Hunter is now moving onto the second theme of his book — rethinking power in light of faith. He’s going to focus “on the conservative, progressive, and neo-Anabaptist positions — because in contemporary America, these are the most prominent” (page 109). As Hunter hints, there are more theological options than these. Perhaps we will discuss them as we move through this second essay.
His main point in this week’s reading is that in modern societies discussions of power are inevitably political.
“Politics has become so central in our time that institutions, groups, and issues are now defined relative to the state, its laws and procedures. Institutions such as popular and higher education, philanthropy, science, the arts, and even the family understand their identity and function according to what the state does or does not permit.
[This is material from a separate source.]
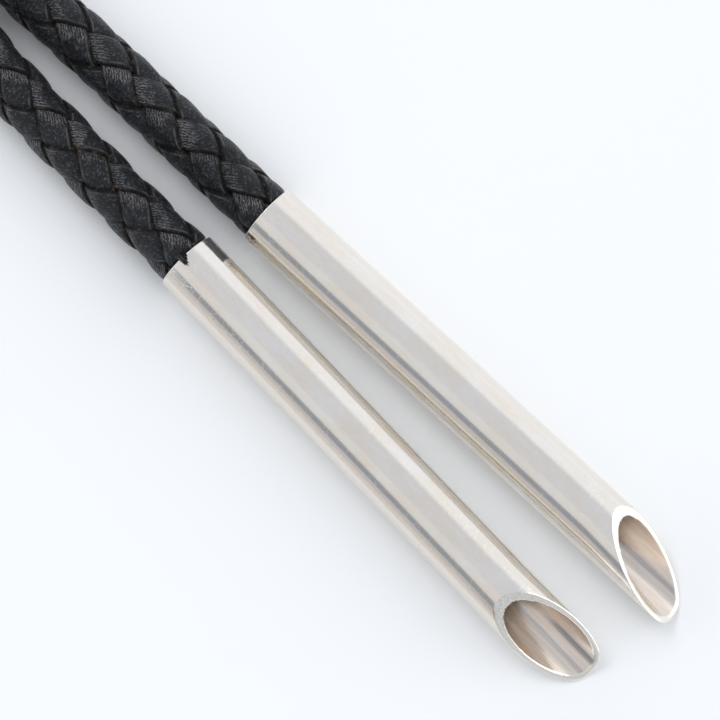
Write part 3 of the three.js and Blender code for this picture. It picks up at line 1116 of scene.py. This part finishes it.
def make_light():
    world = bpy.data.worlds.new("white tent")
    bpy.context.scene.world = world
    world.use_nodes = True
    tree = world.node_tree
    background = tree.nodes["Background"]
    direction = add(tree, "ShaderNodeTexCoord").outputs["Generated"]
    axes = add(tree, "ShaderNodeSeparateXYZ", {0: direction})
    angle = add(tree, MATH, {0: axes.outputs["Z"], 1: axes.outputs["X"]}, operation="ARCTAN2")
    panels = add(tree, "ShaderNodeValToRGB", {
        "Fac": add(tree, MATH, {0: angle, 1: math.pi}, operation="DIVIDE"),
    })
    ramp = panels.color_ramp
    while len(ramp.elements) < len(TENT):
        ramp.elements.new(0.5)
    for element, (degrees, red, green, blue) in zip(ramp.elements, TENT):
        element.position = degrees / 180
        element.color = (red, green, blue, 1)
    endways = add(tree, MAP_RANGE, {
        0: add(tree, MATH, {0: axes.outputs["Y"]}, operation="ABSOLUTE"),
        1: TENT_ENDS[0], 2: TENT_ENDS[1], 3: 0.0, 4: 1.0,
    }, interpolation_type="SMOOTHSTEP")
    far_end = add(tree, MATH, {0: axes.outputs["Y"], 1: 0.0}, operation="GREATER_THAN")
    ends = add(tree, "ShaderNodeMix", {
        "Factor": far_end, "A": (*TENT_FRONT, 1.0), "B": (*TENT_BACK, 1.0),
    }, data_type="RGBA").outputs["Result"]
    lit = add(tree, "ShaderNodeMix", {
        "Factor": endways, "A": panels.outputs["Color"], "B": ends,
    }, data_type="RGBA").outputs["Result"]
    for towards, some, full, strength in TENT_WINDOWS:
        facing = add(tree, VECTOR_MATH, {0: direction, 1: towards}, operation="DOT_PRODUCT")
        window = add(tree, MAP_RANGE, {
            0: facing.outputs["Value"], 1: some, 2: full, 3: 0.0, 4: strength,
        }, interpolation_type="SMOOTHSTEP")
        lit = add(tree, VECTOR_MATH, {0: lit, 1: window}, operation="ADD")
    tree.links.new(lit.outputs[0], background.inputs["Color"])

    data = bpy.data.lights.new("soft lamp", "AREA")
    data.shape = "DISK"
    data.size = LAMP_SIZE
    data.energy = LAMP_WATTS
    lamp = bpy.data.objects.new("soft lamp", data)
    lamp.location = LAMP_TARGET + LAMP_FROM * LAMP_DISTANCE
    lamp.rotation_euler = LAMP_FROM.to_track_quat("Z", "Y").to_euler()
    lamp.visible_camera = False
    bpy.context.collection.objects.link(lamp)
    bpy.context.scene.view_settings.view_transform = "Standard"


make_camera()
weaver = braid_nodes()
leather = black_leather()
core = dark_core()
make_tails(weaver, leather, core)
make_neck_loop(weaver, leather, core)
make_tip("left", 3.0, (
    polished_silver(
        "polished sterling silver",
        seed=4.3,
        # the bands' darker colour is painted shade and painted reflection, and their roughness is
        # real
        dulled_and_shaded_bands=((31, 0.1, 0.55, 0.95, 0.05), (52, 0.9, 0.9, 0.4, 0.1)),
        gouge=((1.0, 2.5), (0.06, 0.75), -25.6),
    ),
    filed_silver("filed sterling silver, left", tarnish=0.9),
    tarnished_bore(
        "tarnished bore, left",
        dark_streaks=((165, 0.08, 0.35), (-166, 0.12, 0.4)),
        stain=((6.2, 53.2), (0.8, 1.1)),
    ),
))
make_scrap(leather)
make_tip("right", 20.0, (
    polished_silver(
        "polished sterling silver, soiled",
        # the bands' darker colour is painted shade and painted reflection, and their roughness is
        # real
        dulled_and_shaded_bands=(
            (-36, 1.4, 0.6, 0.28, 0.0),
            (86, 0.1, 0.5, 0.5, 0.0),
            (118, 0.9, 0.5, 0.1, 0.25),
        ),
        stain=((6.4, 0.7), (1.2, 1.5)),
    ),
    filed_silver("filed sterling silver, right"),
    tarnished_bore("tarnished bore, right", dark_streaks=((-138, 0.1, 0.45), (-150, 0.5, 0.15))),
))
make_slide(polished_silver("polished sterling silver, slide"))
make_table()
make_light()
Groups (women, minorities, gays, Christians, etc.) have validity not only but increasingly through the rights conferred by the state.” (page 103)
Hunter says this tendency is evidence of a weak social fabric.
“…the amount of law that exists in any society is always inversely related to the coherence and stability of its common culture: law increases as cultural consensus decreases. By these lights, the fabric of the common culture in modern America has worn even more thin in the last several decades and the extraordinary amount of litigation we have seen in recent decades is just one place we see it.” (page 102)
Given that laws will multiply, the reach of the state will become ever more encompassing, and so interest groups feel it is imperative to get the state to act in alignment with their values. The state cannot simply remain neutral, as Hunter explains:
“There is a tradition in political theory that claims that in a liberal democracy, the state is or should be neutral when it comes to questions of the good. This is wrong mainly because it is impossible. Law infers a moral judgment; policy implies a worldview.” (page 103)
There is, of course, the caveat that this ressentiment-driven impulse toward power-seizing is not always true of individuals — even influential ones — but as Hunter demonstrated in the previous essay the attitudes of individuals prove less significant than the attitudes of institutions.
“I don’t want to overstate the case—clearly what I describe here are not fully and comprehensively established realities; all is not power and ressentiment. What makes it more complicated (and interesting) is that there are genuinely public-spirited people on all sides of all issues. Indeed most people are not resentment-filled and power hungry. But consistent with my view all along is the fact that the motives of individuals and the structures of culture are not the same thing.” (page 109)
This essay is off to a promising start. I’m eager to see how he summarizes the three theological options he mentioned.